Crown River Cruises Ltd v Kimbolton Fireworks [1996] 2 Lloyd’s Rep. 533
Nuisance – Fireworks – Physical Damage to Property
Facts
The defendants, Kimbolton Fireworks, carried out a short firework display that lasted for some twenty minutes or so. As a result of the fireworks display, some burning debris landed on the claimant’s river barge which had been moored on the river on their property, and set fire to it causing it damage. The area was rural, and the river boat was moored permanently in place. The claimants sued in private nuisance and the defendants alleged, firstly, that a nuisance could not be constituted in law by an action lasting only twenty minutes, and secondly that as it was a boat that was damaged and not their ‘land’ itself, this was not actionable in nuisance.
Issues
Whether or not a nuisance could be constituted by even an act that was short in duration. If so, whether or not the claimant’s had a cause of action considering that it was the defendant’s river boat which was damaged rather than the underlying land itself as a result of the nuisance.
Decision/Outcome
The claim was allowed.

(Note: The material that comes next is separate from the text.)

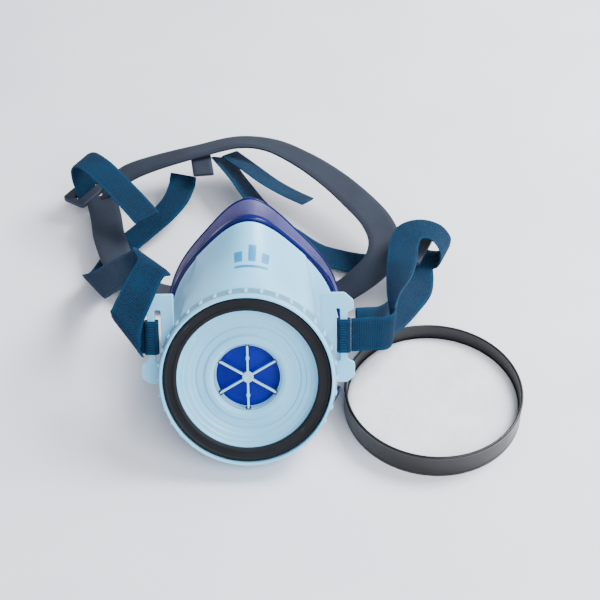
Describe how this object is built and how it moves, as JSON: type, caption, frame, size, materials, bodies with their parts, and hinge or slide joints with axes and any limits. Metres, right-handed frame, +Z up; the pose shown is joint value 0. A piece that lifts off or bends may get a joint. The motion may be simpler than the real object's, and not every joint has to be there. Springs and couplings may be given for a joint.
{
  "type": "half-mask respirator",
  "caption": "Half-mask respirator with hard front shell, valves, soft facepiece, elastic head harness with flexible cradle, and a loose filter holder beside it.",
  "frame": {"origin": "centre of the bounding box's bottom face, on the table", "axes": "+Z up, the mask's front faces -Y and up, the harness lies towards +Y, the filter holder lies towards +X and -Y"},
  "size_m": [0.2684, 0.2561, 0.0875],
  "materials": {
    "shell_plastic": "satin",
    "black_rubber": "matte",
    "valve_rubber": "gloss",
    "navy_rubber": "gloss",
    "lip_rubber": "satin",
    "strap_elastic": "woven",
    "cradle_rubber": "matte",
    "ring_plastic": "satin",
    "filter_felt": "felt"
  },
  "bodies": {
    "mask": {"front_shell": "shell_plastic", "seat_plate": "shell_plastic", "seat_gasket": "black_rubber", "inlet_grille": "shell_plastic", "facepiece_cup": "navy_rubber", "face_seal_lip": "lip_rubber", "exhale_seat_right": "shell_plastic", "exhale_cover_right": "navy_rubber", "exhale_seat_left": "shell_plastic", "exhale_cover_left": "navy_rubber", "strap_loop_right": "strap_elastic", "strap_loop_left": "strap_elastic"},
    "inhale_valve": {"inhale_flap": "valve_rubber"},
    "exhale_valve_right": {"exhale_flap_right": "valve_rubber"},
    "exhale_valve_left": {"exhale_flap_left": "valve_rubber"},
    "harness": {"head_cradle": "cradle_rubber", "strap_left_front": "strap_elastic", "strap_left_rear": "strap_elastic", "strap_upper_left": "strap_elastic", "strap_rear": "strap_elastic", "strap_tail": "strap_elastic", "strap_right_front": "strap_elastic", "strap_right_inner": "strap_elastic"},
    "filter_holder": {"filter_ring": "ring_plastic"},
    "felt_disc": {"filter_felt": "filter_felt"}
  },
  "joints": [
    {"name": "harness_swing", "type": "hinge", "parent": "mask", "child": "harness", "pos_m": [-0.0088, -0.07962, 0.05346], "axis": [1, 0, 0], "range_deg": [0, 75]},
    {"name": "inhale_flap_lift", "type": "slide", "parent": "mask", "child": "inhale_valve", "axis": [0, 0.8387, -0.5446], "range_m": [0, 0.0022]},
    {"name": "exhale_flap_right_lift", "type": "slide", "parent": "mask", "child": "exhale_valve_right", "axis": [0.8691, -0.408, -0.2796], "range_m": [0, 0.0015]},
    {"name": "exhale_flap_left_lift", "type": "slide", "parent": "mask", "child": "exhale_valve_left", "axis": [-0.8691, -0.408, -0.2796], "range_m": [0, 0.0015]},
    {"name": "filter_holder_slide", "type": "slide", "parent": "mask", "child": "filter_holder", "axis": [1, 0, 0], "range_m": [0, 0.06]},
    {"name": "felt_lift", "type": "slide", "parent": "filter_holder", "child": "felt_disc", "axis": [0, 0, 1], "range_m": [0, 0.013]}
  ]
}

There was a nuisance in this particular case even though the firework display only lasted for such as short period of time. The claimant’s barge was moored permanently in place, and as such it could be considered to be an extension of the claimant’s land. As this was physically damaged by the defendant’s actions, following St Helen’s Smelting Co v Tippings [1865] 11 HL Cas 642 it could not be said that the locality of the area was a defence to the harm caused.
Updated 19 March 2026
This article accurately summarises the decision in Crown River Cruises Ltd v Kimbolton Fireworks Ltd [1996] 2 Lloyd’s Rep 533. The core legal principles described — that a private nuisance may arise from a single short-duration event where physical damage results, and that a permanently moored vessel may be treated as an extension of the occupier’s land for the purposes of nuisance — remain good law and have not been overturned or materially qualified by subsequent legislation or case law. The reliance on St Helen’s Smelting Co v Tipping (1865) 11 HL Cas 642 for the proposition that physical damage to property cannot be answered by a locality defence is also still an accurate statement of the law. The article should be read alongside the broader development of private nuisance law following Fearn v Board of Trustees of the Tate Gallery [2023] UKSC 4, in which the Supreme Court clarified several foundational principles of nuisance, though that decision does not alter the specific propositions addressed in this case. The article remains suitable for its intended purpose.